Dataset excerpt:
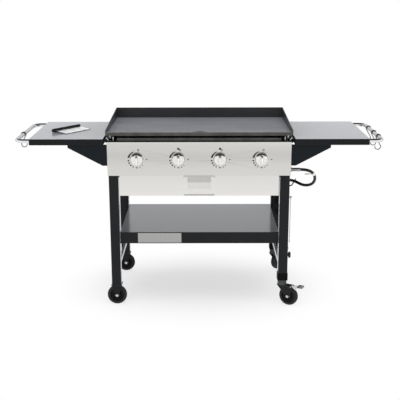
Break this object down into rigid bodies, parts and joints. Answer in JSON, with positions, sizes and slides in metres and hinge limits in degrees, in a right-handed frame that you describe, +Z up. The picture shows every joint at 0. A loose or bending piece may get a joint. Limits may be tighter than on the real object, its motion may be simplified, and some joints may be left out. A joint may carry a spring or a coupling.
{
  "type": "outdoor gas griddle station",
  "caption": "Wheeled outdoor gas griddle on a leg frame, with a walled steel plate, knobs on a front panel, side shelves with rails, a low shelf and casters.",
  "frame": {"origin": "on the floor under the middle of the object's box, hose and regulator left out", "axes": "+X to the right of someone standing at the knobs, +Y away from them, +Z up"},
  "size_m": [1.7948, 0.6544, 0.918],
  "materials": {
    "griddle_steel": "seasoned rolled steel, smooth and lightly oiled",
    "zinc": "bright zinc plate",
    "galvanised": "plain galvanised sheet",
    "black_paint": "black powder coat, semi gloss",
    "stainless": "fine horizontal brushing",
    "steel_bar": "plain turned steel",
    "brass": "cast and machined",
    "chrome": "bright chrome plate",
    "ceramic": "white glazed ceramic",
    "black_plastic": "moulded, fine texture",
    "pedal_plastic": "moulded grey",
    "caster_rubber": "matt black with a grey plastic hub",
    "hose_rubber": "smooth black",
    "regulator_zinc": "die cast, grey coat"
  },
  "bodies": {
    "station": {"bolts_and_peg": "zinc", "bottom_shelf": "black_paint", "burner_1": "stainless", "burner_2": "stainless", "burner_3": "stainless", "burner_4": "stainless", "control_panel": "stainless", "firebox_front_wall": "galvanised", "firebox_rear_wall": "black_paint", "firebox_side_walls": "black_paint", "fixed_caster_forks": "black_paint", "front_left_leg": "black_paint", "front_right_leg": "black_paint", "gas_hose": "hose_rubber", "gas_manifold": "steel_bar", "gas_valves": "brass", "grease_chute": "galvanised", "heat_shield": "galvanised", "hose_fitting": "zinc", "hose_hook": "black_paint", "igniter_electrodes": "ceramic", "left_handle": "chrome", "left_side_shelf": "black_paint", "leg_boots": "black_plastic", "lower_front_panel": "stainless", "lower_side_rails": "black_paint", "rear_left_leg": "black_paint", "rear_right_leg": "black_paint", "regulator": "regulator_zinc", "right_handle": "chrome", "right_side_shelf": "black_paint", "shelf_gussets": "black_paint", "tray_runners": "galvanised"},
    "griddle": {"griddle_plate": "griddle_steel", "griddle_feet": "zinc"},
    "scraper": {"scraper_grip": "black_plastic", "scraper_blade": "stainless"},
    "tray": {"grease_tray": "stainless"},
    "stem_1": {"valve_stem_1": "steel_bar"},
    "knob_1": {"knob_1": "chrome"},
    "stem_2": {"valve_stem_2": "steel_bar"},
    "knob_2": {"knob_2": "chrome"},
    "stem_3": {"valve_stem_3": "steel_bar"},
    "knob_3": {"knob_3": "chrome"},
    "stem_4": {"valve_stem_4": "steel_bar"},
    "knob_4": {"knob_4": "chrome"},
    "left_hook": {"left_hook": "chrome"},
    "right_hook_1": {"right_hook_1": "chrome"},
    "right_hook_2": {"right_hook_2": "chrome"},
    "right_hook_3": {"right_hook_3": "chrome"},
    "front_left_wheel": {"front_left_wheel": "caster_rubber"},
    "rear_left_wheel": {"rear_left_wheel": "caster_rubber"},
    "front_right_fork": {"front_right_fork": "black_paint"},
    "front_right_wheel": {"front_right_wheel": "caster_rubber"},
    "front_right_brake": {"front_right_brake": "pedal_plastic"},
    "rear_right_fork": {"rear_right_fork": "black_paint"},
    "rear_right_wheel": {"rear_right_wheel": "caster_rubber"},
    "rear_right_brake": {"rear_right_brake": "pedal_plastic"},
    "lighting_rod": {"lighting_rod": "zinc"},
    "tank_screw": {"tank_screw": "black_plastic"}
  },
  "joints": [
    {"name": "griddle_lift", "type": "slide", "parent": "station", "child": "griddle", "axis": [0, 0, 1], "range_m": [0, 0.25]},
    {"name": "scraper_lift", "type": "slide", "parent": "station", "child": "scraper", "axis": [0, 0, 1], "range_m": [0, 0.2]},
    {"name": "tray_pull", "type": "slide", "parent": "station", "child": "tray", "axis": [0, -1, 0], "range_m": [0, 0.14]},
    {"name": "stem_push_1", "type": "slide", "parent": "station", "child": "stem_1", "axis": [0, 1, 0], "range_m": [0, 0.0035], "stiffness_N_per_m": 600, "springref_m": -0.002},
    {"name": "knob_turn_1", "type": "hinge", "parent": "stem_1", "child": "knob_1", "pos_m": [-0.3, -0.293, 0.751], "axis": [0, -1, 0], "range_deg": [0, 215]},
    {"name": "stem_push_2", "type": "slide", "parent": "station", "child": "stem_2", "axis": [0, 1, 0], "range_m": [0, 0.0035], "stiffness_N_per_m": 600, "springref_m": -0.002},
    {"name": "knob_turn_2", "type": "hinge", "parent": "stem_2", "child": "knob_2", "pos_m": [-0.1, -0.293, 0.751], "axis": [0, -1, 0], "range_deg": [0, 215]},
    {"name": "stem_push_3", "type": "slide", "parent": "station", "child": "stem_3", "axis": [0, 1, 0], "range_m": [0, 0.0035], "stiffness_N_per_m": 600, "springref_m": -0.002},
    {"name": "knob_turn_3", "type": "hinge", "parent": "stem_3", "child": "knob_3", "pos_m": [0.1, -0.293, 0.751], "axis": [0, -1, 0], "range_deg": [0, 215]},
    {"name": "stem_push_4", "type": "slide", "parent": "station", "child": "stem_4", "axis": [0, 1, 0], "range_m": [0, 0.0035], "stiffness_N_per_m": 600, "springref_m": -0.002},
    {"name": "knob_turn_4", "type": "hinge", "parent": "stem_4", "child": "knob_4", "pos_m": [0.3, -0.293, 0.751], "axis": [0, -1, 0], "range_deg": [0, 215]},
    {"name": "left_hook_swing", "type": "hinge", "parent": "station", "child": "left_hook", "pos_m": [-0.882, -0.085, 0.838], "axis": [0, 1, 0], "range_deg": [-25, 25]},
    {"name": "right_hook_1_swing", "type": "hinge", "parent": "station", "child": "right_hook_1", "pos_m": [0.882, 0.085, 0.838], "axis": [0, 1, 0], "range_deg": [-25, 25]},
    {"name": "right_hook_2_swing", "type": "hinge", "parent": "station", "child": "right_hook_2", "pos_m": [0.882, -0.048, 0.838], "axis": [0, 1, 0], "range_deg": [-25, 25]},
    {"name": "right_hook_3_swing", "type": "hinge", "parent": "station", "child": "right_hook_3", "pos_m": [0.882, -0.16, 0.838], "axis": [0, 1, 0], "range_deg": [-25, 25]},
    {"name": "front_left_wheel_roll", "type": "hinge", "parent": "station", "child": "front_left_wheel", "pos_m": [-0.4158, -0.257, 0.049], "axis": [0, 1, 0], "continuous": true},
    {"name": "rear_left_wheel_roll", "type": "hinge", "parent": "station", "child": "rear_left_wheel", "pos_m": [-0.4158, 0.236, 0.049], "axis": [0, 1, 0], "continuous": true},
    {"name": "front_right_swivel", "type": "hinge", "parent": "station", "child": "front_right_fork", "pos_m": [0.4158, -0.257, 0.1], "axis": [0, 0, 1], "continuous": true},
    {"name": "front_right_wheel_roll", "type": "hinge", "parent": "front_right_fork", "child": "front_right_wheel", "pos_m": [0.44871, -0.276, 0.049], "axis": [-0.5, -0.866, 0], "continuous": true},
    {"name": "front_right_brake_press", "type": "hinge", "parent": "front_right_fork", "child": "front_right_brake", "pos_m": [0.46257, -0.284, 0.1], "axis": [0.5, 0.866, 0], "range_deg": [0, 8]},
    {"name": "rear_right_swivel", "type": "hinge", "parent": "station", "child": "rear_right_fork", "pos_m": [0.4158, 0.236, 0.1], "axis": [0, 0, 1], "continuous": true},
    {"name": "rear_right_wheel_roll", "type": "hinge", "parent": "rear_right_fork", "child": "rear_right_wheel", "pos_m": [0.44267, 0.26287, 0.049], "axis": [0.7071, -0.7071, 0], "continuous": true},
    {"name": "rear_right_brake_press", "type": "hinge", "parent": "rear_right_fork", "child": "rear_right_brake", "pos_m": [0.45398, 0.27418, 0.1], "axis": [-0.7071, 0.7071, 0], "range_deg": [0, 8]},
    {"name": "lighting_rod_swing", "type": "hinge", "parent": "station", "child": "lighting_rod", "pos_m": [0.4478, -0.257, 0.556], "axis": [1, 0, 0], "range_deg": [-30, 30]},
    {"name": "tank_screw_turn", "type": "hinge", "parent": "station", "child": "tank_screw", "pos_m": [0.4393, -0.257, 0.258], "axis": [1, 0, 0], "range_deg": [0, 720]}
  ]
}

...

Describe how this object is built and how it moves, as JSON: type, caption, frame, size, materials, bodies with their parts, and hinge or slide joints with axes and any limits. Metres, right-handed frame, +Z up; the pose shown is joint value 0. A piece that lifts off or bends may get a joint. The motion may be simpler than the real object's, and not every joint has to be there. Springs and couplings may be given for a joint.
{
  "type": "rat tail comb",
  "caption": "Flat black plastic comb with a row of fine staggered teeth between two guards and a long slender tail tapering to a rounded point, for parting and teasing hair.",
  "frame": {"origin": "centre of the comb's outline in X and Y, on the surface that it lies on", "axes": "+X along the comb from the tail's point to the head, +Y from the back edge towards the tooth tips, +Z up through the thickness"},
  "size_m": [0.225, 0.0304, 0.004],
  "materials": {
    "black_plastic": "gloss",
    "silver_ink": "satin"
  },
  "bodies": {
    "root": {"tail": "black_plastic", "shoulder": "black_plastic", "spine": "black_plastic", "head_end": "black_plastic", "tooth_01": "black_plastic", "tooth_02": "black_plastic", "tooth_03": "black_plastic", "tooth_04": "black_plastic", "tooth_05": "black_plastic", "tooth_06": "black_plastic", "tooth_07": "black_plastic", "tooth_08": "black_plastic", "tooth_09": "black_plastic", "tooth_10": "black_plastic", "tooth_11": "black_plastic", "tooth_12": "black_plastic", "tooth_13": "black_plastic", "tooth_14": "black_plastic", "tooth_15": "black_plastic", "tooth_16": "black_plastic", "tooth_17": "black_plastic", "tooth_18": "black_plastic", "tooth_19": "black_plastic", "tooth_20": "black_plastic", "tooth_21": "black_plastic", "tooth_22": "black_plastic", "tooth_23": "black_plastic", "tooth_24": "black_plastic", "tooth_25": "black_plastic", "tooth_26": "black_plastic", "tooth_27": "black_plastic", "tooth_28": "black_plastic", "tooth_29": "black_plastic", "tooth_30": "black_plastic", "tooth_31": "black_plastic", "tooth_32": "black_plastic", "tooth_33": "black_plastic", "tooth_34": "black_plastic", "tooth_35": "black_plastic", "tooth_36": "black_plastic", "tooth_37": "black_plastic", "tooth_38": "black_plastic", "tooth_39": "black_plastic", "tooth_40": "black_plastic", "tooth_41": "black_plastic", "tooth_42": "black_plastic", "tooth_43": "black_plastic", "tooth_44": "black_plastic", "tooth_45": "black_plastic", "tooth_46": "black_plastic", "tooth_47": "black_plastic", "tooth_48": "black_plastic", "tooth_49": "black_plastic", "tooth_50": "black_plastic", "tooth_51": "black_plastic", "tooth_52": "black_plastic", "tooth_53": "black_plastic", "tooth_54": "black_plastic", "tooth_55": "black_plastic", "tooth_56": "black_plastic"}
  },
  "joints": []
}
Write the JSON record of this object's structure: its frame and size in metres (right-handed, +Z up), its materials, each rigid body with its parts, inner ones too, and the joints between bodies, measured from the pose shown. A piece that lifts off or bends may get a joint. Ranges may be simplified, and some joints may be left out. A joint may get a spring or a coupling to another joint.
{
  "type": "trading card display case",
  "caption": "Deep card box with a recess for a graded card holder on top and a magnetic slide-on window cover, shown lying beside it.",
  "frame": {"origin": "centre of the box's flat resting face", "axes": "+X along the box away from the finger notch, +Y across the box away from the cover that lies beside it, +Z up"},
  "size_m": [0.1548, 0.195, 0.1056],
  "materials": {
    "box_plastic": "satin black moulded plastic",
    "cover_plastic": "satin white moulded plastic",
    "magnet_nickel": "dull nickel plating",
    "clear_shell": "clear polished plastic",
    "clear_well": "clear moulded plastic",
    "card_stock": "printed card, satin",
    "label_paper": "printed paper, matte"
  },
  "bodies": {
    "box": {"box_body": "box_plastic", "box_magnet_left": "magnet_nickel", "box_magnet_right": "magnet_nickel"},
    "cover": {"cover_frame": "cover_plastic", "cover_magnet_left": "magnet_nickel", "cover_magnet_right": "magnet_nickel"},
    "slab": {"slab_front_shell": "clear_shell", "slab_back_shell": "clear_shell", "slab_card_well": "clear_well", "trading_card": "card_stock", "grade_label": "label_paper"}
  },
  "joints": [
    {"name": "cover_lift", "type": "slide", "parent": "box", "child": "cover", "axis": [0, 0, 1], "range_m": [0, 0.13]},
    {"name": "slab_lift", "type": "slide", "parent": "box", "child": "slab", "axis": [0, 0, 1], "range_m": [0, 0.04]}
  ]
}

> **Task statement**
Copy each line above that contains the string "rigid".

> **Complete answer**
Break this object down into rigid bodies, parts and joints. Answer in JSON, with positions, sizes and slides in metres and hinge limits in degrees, in a right-handed frame that you describe, +Z up. The picture shows every joint at 0. A loose or bending piece may get a joint. Limits may be tighter than on the real object, its motion may be simplified, and some joints may be left out. A joint may carry a spring or a coupling.
Write the JSON record of this object's structure: its frame and size in metres (right-handed, +Z up), its materials, each rigid body with its parts, inner ones too, and the joints between bodies, measured from the pose shown. A piece that lifts off or bends may get a joint. Ranges may be simplified, and some joints may be left out. A joint may get a spring or a coupling to another joint.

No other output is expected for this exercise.